The depiction from Dura Europus bears similarities to the Temple facade on the Bar Kokhba coins, consisting of a tetrastyle sanctuary with two pairs of fluted columns and Egyptian style capitals, a portal flanked by two decorated pillars, surmounted by a conch, and a double door with an ornamented center and two knobs.

The depiction on the gold glass is not as distinct. It consists of a gabled shrine within a columned courtyard. Steps lead up to the entrance to the shrine, on top of which is a Menorah within a tympanum, and on either side of which are two columns. Below the shrine is a second Menorah flanked by ritual objects. Hachlili concludes that the representation on the gold glass, despite its Graeco-Roman style and its difference from the other representations, most probably depicts the Temple as well.
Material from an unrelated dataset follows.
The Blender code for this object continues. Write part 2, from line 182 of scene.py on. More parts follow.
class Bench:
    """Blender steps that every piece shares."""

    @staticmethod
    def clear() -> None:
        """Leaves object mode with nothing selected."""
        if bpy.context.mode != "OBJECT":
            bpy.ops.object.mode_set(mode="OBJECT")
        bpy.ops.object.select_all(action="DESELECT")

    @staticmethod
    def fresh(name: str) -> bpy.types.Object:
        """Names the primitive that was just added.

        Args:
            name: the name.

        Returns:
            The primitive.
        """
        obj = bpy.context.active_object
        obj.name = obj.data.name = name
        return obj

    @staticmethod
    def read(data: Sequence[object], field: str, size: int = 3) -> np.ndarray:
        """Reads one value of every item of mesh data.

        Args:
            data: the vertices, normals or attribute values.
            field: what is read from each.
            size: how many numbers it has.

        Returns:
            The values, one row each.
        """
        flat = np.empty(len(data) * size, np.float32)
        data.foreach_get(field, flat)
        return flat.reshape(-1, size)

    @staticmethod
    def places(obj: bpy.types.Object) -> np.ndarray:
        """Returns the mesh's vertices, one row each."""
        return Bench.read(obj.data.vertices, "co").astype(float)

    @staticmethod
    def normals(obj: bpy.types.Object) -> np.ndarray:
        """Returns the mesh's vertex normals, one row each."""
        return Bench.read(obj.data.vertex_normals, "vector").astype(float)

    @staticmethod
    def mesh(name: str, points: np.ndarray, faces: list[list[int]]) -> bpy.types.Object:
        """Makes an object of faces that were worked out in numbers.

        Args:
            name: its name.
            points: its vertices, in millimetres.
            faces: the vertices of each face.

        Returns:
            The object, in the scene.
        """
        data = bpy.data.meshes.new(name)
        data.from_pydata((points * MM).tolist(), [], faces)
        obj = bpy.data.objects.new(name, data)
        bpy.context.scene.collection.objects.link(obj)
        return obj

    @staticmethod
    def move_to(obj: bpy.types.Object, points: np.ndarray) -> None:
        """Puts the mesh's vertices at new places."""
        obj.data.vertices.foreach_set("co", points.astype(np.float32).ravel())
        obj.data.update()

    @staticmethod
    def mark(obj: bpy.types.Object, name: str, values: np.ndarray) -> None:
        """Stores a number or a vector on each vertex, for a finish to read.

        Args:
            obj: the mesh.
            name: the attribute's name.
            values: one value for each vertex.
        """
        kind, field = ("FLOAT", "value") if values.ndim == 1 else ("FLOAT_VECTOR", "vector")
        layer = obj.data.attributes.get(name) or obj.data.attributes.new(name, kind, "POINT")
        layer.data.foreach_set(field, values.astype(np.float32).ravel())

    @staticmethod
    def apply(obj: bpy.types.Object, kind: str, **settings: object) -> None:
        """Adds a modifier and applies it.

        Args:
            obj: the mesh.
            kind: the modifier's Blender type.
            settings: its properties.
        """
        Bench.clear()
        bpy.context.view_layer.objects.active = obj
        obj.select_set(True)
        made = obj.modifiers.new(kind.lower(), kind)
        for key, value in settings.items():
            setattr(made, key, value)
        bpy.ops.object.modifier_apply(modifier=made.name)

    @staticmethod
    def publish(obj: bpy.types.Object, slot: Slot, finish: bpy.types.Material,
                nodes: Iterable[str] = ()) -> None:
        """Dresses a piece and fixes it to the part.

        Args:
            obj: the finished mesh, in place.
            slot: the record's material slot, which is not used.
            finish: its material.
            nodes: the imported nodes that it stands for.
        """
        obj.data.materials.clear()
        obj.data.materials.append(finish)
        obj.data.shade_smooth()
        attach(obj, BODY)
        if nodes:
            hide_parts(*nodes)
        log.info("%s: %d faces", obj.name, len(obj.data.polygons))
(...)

Her conclusion is drawn from the composition of the images, placing the structure within a columned courtyard next to a Menorah, and from its relative similarity to the other representations of sanctuaries in the Dura Europus synagogue, among them the Temple representation mentioned above. It has been suggested that the Temple imagery represents Jewish hope for the restoration of the Temple and the coming of the Messiah.

Another structural depiction, common in Jewish art of late antiquity is the Ark of the Scrolls, a chest which stood in the Torah shrine of the synagogue, and in which Torah scrolls and scriptures were stored. Generally made of wood, only traces of the original arks have survived, though much is known about them through their common depictions in artistic renditions. In the majority of these representations the ark stands on two to four legs, is surmounted by a gable or a round top, has a double door with geometric ornamentation and is often flanked by two Menorahs. All the representations of the ark of the scrolls in Israel are depicted with their doors shut, except for the drawing in Bet She’arim which shows open doors behind which are shelves bearing scrolls, a feature it shares with all such depictions in the diaspora.

It is most probable that the Torah shrine with its gabled roof and columns, and containing the ark of the scrolls, was meant to resemble the facade of the Jerusalem Temple, though a direct association is difficult to prove.

As for its meaning, artistic representations of the ark confirm that its role in the synagogue was not only practical, but symbolic as well, with it signifying the centrality of scripture and its study within the context of Temple worship, and its spiritual association with the community of the synagogue itself.